Enhancement of protections for workers

The Bill further enhances the protections for workers who suffer penalisation as a result of making a protected disclosure by reversing the burden of proof in civil proceedings, expanding the provision on interim relief to include forms of penalisation other than dismissal, and providing for criminal penalties for penalisation.

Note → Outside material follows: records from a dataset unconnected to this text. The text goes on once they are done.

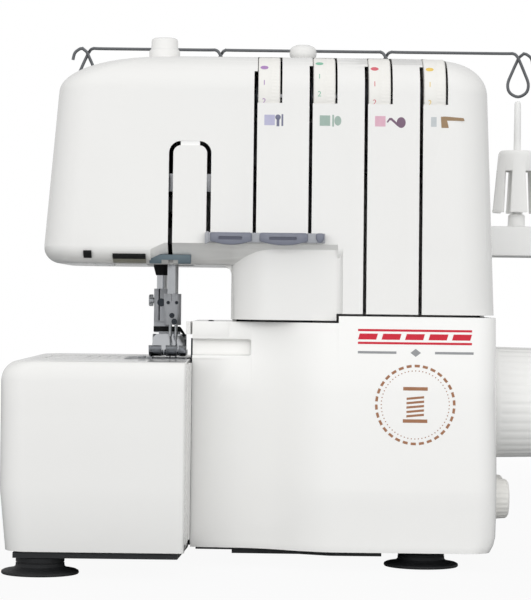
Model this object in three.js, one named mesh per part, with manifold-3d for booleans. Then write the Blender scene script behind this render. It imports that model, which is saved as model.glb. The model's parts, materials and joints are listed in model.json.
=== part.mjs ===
// A four-thread serger: a sewing head over a short throat, a column with four tension channels,
// a slide-off work table round the free arm, a hinged looper cover, and a spool stand behind.
// Millimetres. +X is the operator's right, +Y goes away from the operator, +Z is up.
// The origin is the centre of the footprint, on the surface that the rubber feet stand on.
import * as THREE from "three";
import { mergeVertices } from "three/addons/utils/BufferGeometryUtils.js";
import Module from "manifold-3d";

const wasm = await Module();
wasm.setup();

// ---- driving dimensions ----
const wall = 2.6;
const sliver = 0.02;
const floorPlate = { bottom: 10, top: 13 };
const lowPlate = { bottom: 8, top: 11, tray: 6 };
const coverGap = 1.3;
const casing = {
  left: -150.8, right: 113.3, front: -85, back: 72, taperStart: 145,
  lean: { left: 0.08, right: 0.036, front: 0.06, back: 0.05 },
  crown: { foot: 274, left: 55, right: 25, front: 28, back: 30 },
  belly: { top: 184, left: 9, right: 9, front: 20, back: 9 },
  top: 296, bottom: 174, corner: 22, split: -5,
};
const column = { left: -39, frontLeftCorner: 16, foot: 120, top: 205 };
const lowerBody = { left: -61.7, right: 115.7, front: -60.2, back: 72.6, bottom: 10.4, deck: 141, corner: 14 };
const scoop = { left: -78, right: 22, front: -79, top: 186.3 };
const coverTop = { left: 141.3, right: 145.3, stepX: 23 };
const tensionX = [-25.9, 5.8, 37.5, 69.2];
const slotWidth = 2;
const tensionAxis = { y: -54.5, z: 272 };
const dial = { radius: 23.2, width: 12.6, offset: 7.6, window: 24.1 };
const guideBar = { left: -53.5, right: 14.7, bottom: 186, top: 192.7, front: -93.5, back: -83.2 };
const takeUpSlot = { leftX: -74, rightX: -52.2, width: 2.5, top: 244.6, corner: 7 };
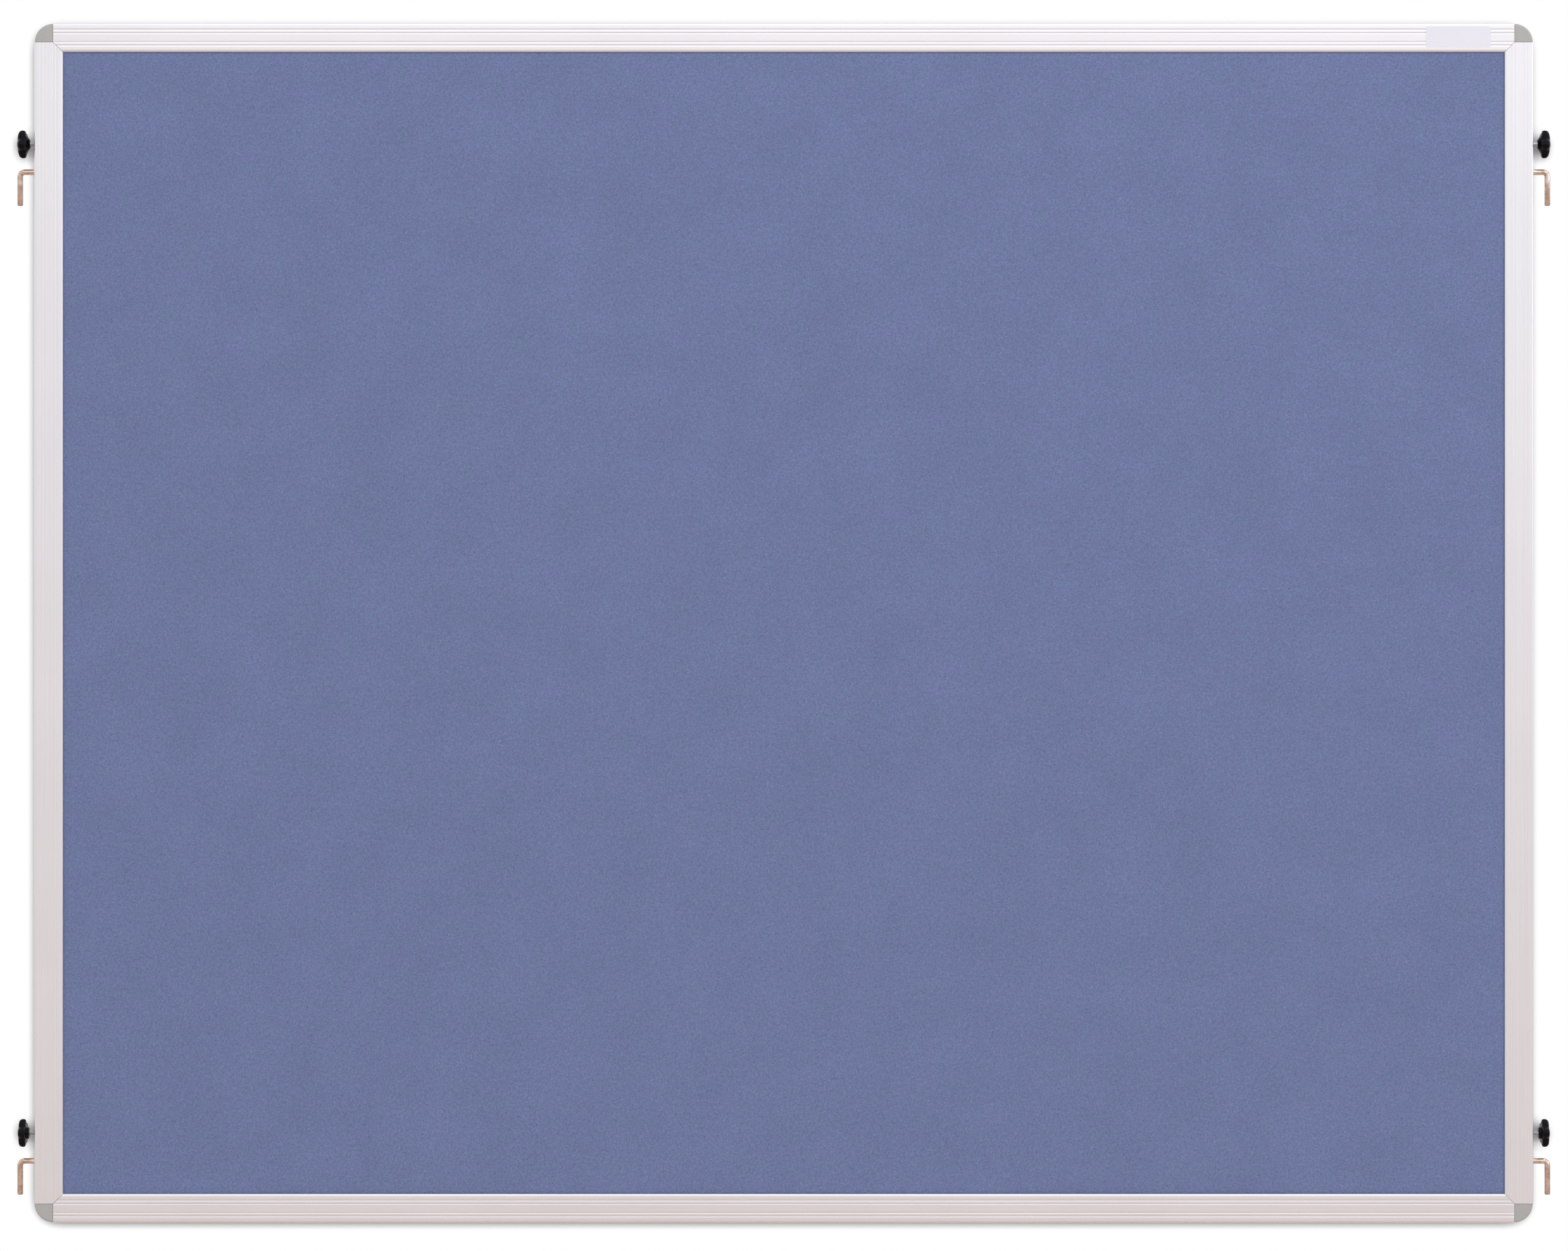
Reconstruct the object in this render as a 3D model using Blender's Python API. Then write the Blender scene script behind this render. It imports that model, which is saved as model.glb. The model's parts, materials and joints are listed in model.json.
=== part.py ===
"""Mobile pinboard: felt on both sides of a soft board, held in a grooved aluminium frame with rounded
corner caps. Four bent hooks hang it in the slots of two posts, and four star grips clamp it there.

Metres, +Z up, the front faces -Y. The origin is the middle of the bottom edge.
"""

from math import cos, pi, radians, sin, sqrt, tau

import bmesh
import bpy

MM = 0.001

# The whole board
BOARD_WIDTH = 1500 * MM
BOARD_HEIGHT = 1200 * MM
GAP = 0.25 * MM  # clearance between pieces that touch

# Frame extrusion, seen from its end
FACE_WIDTH = 29 * MM
FRAME_DEPTH = 22 * MM
WALL = 1.5 * MM
OUTER_ROUNDING = 2.2 * MM
GROOVE_CENTRES = (6.7 * MM, 10.2 * MM, 19.1 * MM, 22.5 * MM)
GROOVE_WIDTH = 1.7 * MM
GROOVE_DEPTH = 0.6 * MM
LIP_ROUNDING_WIDTH = 2.5 * MM
LIP_ROUNDING_DEPTH = 1.3 * MM
ARC_STEPS = 4

# Corner caps
CAP_SIZE = GROOVE_CENTRES[2]  # a cap's joints run along the third groove
CAP_STEP = 0.6 * MM  # how far the cap stands back from the bars' outline
CAP_ARC_STEPS = 12
LEG_LENGTH = 31 * MM
LEG_NOSE = 1.25 * MM
LEG_ROOT = 4 * MM  # how far a leg reaches into the head
POCKET_LENGTH = 7 * MM
POCKET_STARTS = (6 * MM, 21.5 * MM)
POCKET_DEPTH = 6.5 * MM
POCKET_RIM = 2.2 * MM
PILOT_END = 0.5 * MM  # how far behind the middle plane a screw's pilot hole ends

# Corner screws, driven from behind
SCREW_ALONG = 17.25 * MM  # from the cap along the bar
SCREW_ACROSS = 14.65 * MM  # from the bar's outer side, the middle of its centre land
SCREW_RADIUS = 1.75 * MM
SCREW_LENGTH = 9 * MM
SCREW_HEAD_RADIUS = 3.1 * MM
SCREW_HEAD_HEIGHT = 2.1 * MM
SCREW_FLAT_SHARE = 0.45  # of the head's radius, the flat middle of its top
SCREW_RIM_SHARE = 0.35  # of the head's height, its upright rim
SCREW_DOME_STEPS = 3

# Felt and core
FELT_THICKNESS = 1.5 * MM
BOARD_CORNER = 1.0 * MM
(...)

One of the questions that has arisen during the Committee stage is whether or not the revised legislation will be retrospective for workers who have reported wrongdoings and suffered penalisation before the Bill is enacted but who have not yet applied to the WRC or the Courts for protection. This is a significant issue that is still under consideration and will be debated further at the Report Stage in the Dail.

New offences

The Bill makes it an offence to:

  • hinder or attempt to hinder a worker in making a report
  • penalise or threaten penalisation or cause or permit any other person to penalise or threaten penalisation
  • bring vexatious proceedings
  • breach the duty of confidentiality in section 16 regarding the identity of reporting persons
  • make a report containing any information that the reporting person knows to be false, or
  • fail to establish, maintain and operate internal reporting channels and procedures

Failure to comply with these offences attract significant penalties.

Key takeaways

Employers, particularly those in the private sector, should start implementing whistleblowing policies now in anticipation of the introduction of the new enhanced regime. Employers should also ensure where they have appointed a person designated to receive protected disclosures that this person receives adequate training particularly in relation to the new prescriptive timelines for acknowledging and following up protected disclosures.